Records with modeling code
------------

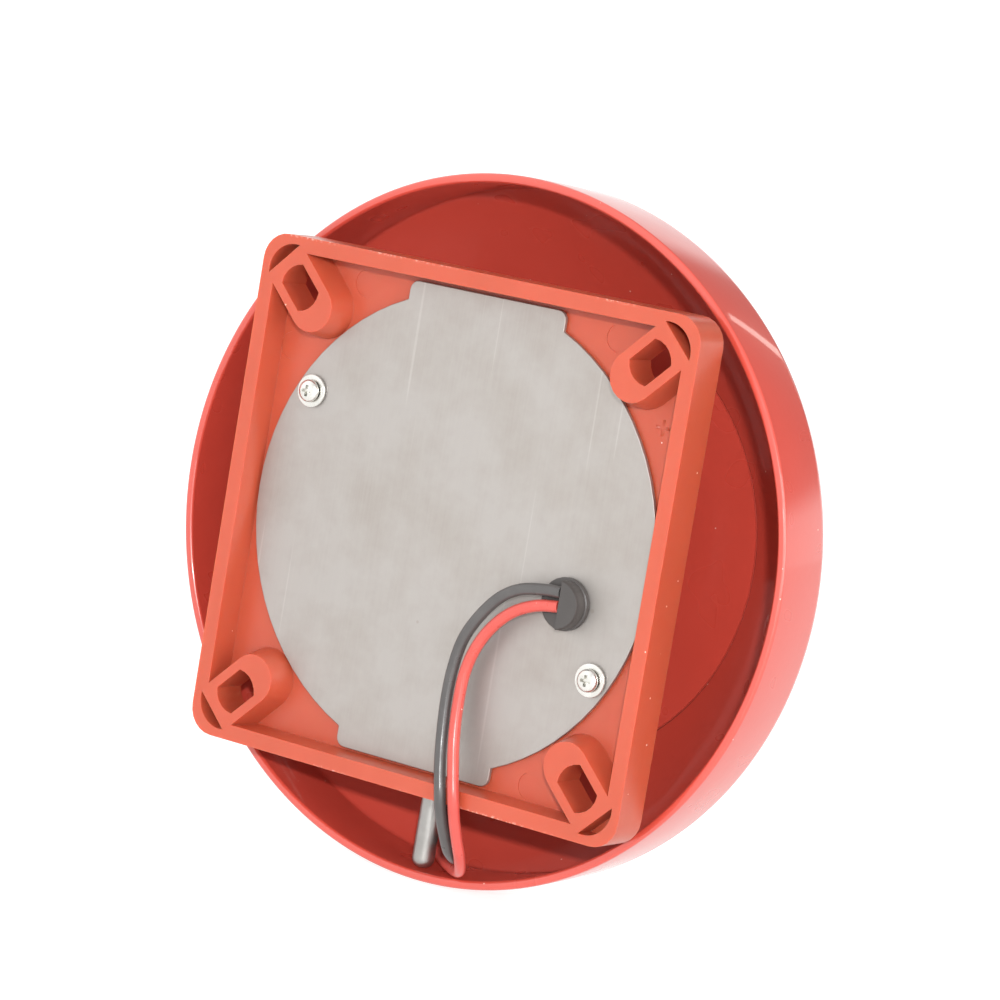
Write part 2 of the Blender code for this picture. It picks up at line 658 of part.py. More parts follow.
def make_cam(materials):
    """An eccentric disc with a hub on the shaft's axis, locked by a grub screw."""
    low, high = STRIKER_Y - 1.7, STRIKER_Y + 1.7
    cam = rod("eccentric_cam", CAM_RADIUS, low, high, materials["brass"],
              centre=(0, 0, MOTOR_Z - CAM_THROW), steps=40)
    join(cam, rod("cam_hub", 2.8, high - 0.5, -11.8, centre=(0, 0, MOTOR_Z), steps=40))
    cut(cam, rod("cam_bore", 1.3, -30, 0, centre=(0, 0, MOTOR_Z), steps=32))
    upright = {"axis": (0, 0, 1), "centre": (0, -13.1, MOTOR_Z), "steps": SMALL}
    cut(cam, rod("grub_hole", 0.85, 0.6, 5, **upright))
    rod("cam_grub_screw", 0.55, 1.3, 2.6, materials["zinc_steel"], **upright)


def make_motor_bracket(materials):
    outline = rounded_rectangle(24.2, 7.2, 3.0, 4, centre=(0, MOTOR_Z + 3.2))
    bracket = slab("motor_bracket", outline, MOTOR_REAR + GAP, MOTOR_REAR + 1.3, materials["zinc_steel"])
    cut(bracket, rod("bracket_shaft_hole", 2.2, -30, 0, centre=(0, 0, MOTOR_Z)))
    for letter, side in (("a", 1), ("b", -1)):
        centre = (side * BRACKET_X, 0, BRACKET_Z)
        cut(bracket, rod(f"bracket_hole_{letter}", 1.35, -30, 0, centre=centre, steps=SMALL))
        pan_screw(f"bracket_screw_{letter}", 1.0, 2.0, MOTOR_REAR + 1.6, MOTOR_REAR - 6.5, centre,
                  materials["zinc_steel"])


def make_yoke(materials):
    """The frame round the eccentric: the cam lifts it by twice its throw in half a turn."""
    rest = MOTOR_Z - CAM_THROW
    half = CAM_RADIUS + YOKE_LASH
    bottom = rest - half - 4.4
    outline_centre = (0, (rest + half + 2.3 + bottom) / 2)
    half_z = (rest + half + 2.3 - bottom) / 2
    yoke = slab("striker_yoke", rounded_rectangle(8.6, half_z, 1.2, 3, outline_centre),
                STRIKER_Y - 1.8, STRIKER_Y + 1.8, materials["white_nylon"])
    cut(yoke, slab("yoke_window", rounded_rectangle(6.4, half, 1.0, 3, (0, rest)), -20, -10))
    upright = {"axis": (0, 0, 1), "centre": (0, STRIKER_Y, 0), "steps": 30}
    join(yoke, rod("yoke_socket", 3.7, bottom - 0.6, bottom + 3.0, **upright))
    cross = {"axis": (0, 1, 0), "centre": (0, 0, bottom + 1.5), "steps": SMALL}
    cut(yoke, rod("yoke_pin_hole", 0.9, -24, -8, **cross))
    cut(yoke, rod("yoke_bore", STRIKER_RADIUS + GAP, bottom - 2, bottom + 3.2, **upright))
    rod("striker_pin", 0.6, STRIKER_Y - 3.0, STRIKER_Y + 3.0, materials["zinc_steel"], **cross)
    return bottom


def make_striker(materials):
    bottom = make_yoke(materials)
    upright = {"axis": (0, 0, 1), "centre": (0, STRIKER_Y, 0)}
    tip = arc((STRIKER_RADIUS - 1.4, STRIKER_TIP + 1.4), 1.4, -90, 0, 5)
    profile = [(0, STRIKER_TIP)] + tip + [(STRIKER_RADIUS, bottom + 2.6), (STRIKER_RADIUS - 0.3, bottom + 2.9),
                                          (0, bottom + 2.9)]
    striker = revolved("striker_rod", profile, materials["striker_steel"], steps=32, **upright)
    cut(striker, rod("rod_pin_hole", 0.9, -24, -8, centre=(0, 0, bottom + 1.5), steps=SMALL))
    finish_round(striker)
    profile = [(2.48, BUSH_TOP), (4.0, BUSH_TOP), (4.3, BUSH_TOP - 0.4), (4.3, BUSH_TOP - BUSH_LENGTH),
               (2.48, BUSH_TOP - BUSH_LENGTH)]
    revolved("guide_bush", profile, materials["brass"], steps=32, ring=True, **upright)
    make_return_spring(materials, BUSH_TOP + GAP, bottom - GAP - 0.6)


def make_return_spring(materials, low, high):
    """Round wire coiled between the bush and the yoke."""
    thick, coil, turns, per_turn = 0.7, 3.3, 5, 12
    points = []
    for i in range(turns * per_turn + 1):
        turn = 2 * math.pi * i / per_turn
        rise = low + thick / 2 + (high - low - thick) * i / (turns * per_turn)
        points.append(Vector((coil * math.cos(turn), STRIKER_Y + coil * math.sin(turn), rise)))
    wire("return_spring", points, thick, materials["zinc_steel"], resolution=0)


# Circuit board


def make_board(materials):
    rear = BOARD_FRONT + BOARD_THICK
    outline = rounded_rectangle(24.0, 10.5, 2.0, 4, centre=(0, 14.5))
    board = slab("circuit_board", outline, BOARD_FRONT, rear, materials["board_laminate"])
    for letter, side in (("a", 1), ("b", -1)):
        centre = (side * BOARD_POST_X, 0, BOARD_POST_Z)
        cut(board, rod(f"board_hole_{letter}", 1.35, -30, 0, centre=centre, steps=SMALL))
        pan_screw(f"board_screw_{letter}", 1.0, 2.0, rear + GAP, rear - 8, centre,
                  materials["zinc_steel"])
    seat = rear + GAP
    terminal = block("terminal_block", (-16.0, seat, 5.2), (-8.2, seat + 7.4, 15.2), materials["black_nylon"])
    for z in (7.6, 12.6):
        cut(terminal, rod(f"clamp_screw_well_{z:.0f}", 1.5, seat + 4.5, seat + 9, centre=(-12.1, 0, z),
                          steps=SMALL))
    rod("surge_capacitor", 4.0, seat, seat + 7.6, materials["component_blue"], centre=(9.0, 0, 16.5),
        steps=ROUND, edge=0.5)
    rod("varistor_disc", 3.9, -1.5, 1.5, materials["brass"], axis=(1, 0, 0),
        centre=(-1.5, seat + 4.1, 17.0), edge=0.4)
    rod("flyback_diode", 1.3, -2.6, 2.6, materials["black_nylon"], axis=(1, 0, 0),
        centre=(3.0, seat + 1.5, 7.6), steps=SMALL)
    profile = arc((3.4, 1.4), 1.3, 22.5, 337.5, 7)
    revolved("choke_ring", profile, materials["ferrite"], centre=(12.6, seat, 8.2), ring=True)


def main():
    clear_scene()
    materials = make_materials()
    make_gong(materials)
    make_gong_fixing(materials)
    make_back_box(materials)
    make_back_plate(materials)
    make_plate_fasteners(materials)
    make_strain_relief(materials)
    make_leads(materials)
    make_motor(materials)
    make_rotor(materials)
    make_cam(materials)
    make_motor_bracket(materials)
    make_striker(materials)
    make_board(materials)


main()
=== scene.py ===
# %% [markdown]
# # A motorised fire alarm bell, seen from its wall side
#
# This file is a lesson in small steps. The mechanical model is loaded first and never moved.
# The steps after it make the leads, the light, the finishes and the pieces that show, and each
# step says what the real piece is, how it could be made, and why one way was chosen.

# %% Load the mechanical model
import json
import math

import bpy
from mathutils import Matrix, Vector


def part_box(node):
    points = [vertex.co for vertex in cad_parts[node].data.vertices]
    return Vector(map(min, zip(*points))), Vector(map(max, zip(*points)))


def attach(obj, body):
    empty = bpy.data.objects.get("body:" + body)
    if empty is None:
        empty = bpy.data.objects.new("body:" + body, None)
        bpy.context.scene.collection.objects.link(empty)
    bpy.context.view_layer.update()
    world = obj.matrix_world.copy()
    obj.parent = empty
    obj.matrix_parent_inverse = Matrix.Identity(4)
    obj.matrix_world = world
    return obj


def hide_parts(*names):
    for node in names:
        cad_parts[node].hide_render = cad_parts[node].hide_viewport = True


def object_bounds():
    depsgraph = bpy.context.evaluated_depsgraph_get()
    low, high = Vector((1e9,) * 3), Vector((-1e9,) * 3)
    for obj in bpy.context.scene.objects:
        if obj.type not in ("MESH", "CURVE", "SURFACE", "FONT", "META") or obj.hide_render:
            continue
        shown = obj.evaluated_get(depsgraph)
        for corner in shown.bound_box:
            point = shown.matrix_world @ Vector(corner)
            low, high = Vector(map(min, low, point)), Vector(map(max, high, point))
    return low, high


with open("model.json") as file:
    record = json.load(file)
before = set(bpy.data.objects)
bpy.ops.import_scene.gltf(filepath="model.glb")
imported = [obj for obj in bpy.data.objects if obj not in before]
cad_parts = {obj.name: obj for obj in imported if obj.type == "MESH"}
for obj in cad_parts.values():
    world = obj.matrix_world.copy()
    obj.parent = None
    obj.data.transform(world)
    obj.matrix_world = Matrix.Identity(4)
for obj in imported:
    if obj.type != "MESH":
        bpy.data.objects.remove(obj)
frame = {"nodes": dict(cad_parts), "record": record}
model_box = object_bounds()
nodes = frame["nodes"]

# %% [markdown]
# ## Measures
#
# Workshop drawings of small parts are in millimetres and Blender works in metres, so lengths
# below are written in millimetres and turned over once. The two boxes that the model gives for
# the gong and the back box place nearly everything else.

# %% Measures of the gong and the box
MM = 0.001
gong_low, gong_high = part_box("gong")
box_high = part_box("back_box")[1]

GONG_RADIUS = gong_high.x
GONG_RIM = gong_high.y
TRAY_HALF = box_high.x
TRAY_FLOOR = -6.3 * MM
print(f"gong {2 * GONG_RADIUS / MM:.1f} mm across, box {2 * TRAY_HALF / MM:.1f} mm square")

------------

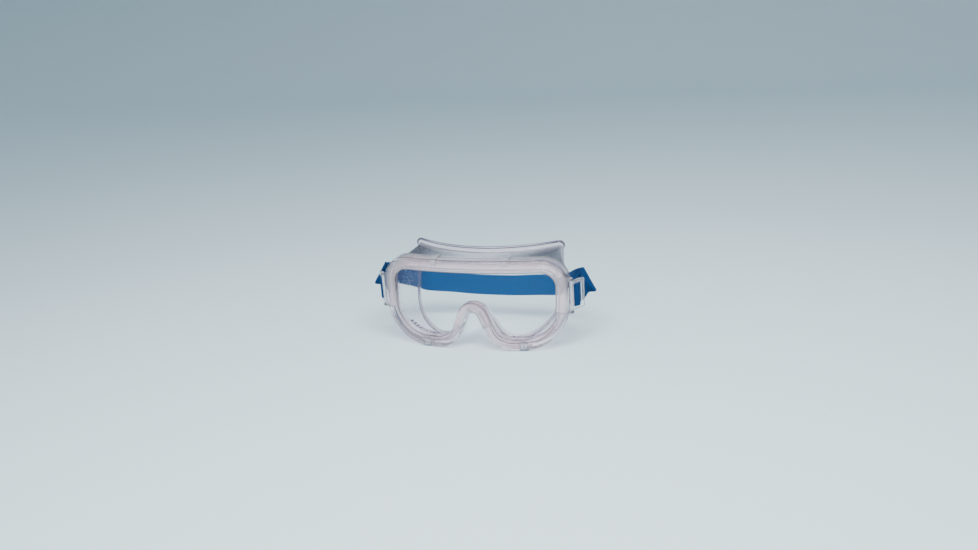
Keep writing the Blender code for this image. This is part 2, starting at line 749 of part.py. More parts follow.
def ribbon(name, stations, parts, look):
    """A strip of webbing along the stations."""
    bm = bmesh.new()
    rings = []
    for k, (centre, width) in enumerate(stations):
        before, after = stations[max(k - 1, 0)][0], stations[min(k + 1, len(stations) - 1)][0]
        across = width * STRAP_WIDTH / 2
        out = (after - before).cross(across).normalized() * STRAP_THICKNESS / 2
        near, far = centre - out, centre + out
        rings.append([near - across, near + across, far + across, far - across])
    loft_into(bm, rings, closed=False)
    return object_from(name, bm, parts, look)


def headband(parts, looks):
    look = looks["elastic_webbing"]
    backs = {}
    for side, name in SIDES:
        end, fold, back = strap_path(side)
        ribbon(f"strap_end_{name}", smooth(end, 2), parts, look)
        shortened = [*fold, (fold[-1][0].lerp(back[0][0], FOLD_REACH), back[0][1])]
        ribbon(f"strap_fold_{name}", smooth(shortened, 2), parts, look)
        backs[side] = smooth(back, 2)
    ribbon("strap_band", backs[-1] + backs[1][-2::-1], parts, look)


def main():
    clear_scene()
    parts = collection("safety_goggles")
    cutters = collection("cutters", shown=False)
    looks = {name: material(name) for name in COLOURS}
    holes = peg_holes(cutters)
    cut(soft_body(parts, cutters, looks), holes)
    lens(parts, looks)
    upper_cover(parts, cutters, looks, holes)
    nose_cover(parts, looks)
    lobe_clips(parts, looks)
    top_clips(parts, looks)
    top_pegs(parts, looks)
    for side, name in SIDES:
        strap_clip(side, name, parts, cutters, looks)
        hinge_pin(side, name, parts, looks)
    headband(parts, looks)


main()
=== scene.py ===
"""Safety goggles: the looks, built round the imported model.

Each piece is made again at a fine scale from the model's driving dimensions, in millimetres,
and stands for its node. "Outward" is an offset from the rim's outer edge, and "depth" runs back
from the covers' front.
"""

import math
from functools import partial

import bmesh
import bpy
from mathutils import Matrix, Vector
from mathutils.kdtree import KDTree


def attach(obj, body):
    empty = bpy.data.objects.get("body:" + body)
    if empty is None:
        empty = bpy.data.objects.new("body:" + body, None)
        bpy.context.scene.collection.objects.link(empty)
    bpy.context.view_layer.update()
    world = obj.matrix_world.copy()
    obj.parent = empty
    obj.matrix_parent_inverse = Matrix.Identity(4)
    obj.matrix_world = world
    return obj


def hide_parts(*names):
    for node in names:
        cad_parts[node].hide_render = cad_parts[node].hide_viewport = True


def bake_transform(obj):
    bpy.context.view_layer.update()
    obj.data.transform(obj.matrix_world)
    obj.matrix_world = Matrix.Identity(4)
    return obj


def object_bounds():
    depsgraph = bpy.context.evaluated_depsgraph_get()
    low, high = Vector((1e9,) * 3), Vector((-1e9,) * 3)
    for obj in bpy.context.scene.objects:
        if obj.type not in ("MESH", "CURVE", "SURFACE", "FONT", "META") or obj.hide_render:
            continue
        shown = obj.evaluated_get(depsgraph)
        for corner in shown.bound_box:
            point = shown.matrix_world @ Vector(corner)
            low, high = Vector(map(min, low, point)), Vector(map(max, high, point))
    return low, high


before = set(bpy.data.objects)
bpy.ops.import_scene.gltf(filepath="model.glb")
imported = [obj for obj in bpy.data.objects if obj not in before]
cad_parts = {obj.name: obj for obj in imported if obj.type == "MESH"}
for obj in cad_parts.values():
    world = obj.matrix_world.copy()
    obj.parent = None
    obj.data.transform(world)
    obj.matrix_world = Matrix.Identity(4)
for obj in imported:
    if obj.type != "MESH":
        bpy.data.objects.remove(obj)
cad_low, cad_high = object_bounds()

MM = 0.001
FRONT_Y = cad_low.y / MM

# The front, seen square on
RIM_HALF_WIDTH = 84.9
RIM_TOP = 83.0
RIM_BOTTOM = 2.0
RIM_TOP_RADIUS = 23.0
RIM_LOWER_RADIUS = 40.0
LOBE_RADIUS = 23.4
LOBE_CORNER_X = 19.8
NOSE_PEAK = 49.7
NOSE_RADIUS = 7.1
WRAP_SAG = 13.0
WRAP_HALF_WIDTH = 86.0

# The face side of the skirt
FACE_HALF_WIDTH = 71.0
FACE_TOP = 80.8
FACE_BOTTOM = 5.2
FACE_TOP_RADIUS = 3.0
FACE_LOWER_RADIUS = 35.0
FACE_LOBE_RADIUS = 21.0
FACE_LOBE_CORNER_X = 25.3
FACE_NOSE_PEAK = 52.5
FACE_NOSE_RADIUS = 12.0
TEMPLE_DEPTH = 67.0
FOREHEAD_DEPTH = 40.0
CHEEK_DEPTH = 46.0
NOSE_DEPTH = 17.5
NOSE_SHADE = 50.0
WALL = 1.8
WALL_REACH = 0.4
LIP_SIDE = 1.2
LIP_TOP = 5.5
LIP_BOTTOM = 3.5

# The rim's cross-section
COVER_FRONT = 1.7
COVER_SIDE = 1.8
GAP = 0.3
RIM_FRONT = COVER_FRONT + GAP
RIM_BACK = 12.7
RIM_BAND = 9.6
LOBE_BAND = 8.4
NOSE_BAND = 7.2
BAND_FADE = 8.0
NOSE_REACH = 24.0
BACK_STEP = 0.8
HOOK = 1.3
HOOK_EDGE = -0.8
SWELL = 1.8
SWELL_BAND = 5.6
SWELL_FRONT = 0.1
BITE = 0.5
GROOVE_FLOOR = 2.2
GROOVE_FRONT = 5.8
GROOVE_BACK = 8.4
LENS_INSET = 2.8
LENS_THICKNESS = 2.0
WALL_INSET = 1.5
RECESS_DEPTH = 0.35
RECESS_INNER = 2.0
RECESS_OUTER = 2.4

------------

# Given problem
Print the lines from the line containing "make_gong_fixing(materials)" to the line containing "record = json.load(file)", both ends included, exactly and with nothing added.

# Exercise output
    make_gong_fixing(materials)
    make_back_box(materials)
    make_back_plate(materials)
    make_plate_fasteners(materials)
    make_strain_relief(materials)
    make_leads(materials)
    make_motor(materials)
    make_rotor(materials)
    make_cam(materials)
    make_motor_bracket(materials)
    make_striker(materials)
    make_board(materials)


main()
=== scene.py ===
# %% [markdown]
# # A motorised fire alarm bell, seen from its wall side
#
# This file is a lesson in small steps. The mechanical model is loaded first and never moved.
# The steps after it make the leads, the light, the finishes and the pieces that show, and each
# step says what the real piece is, how it could be made, and why one way was chosen.

# %% Load the mechanical model
import json
import math

import bpy
from mathutils import Matrix, Vector


def part_box(node):
    points = [vertex.co for vertex in cad_parts[node].data.vertices]
    return Vector(map(min, zip(*points))), Vector(map(max, zip(*points)))


def attach(obj, body):
    empty = bpy.data.objects.get("body:" + body)
    if empty is None:
        empty = bpy.data.objects.new("body:" + body, None)
        bpy.context.scene.collection.objects.link(empty)
    bpy.context.view_layer.update()
    world = obj.matrix_world.copy()
    obj.parent = empty
    obj.matrix_parent_inverse = Matrix.Identity(4)
    obj.matrix_world = world
    return obj


def hide_parts(*names):
    for node in names:
        cad_parts[node].hide_render = cad_parts[node].hide_viewport = True


def object_bounds():
    depsgraph = bpy.context.evaluated_depsgraph_get()
    low, high = Vector((1e9,) * 3), Vector((-1e9,) * 3)
    for obj in bpy.context.scene.objects:
        if obj.type not in ("MESH", "CURVE", "SURFACE", "FONT", "META") or obj.hide_render:
            continue
        shown = obj.evaluated_get(depsgraph)
        for corner in shown.bound_box:
            point = shown.matrix_world @ Vector(corner)
            low, high = Vector(map(min, low, point)), Vector(map(max, high, point))
    return low, high


with open("model.json") as file:
    record = json.load(file)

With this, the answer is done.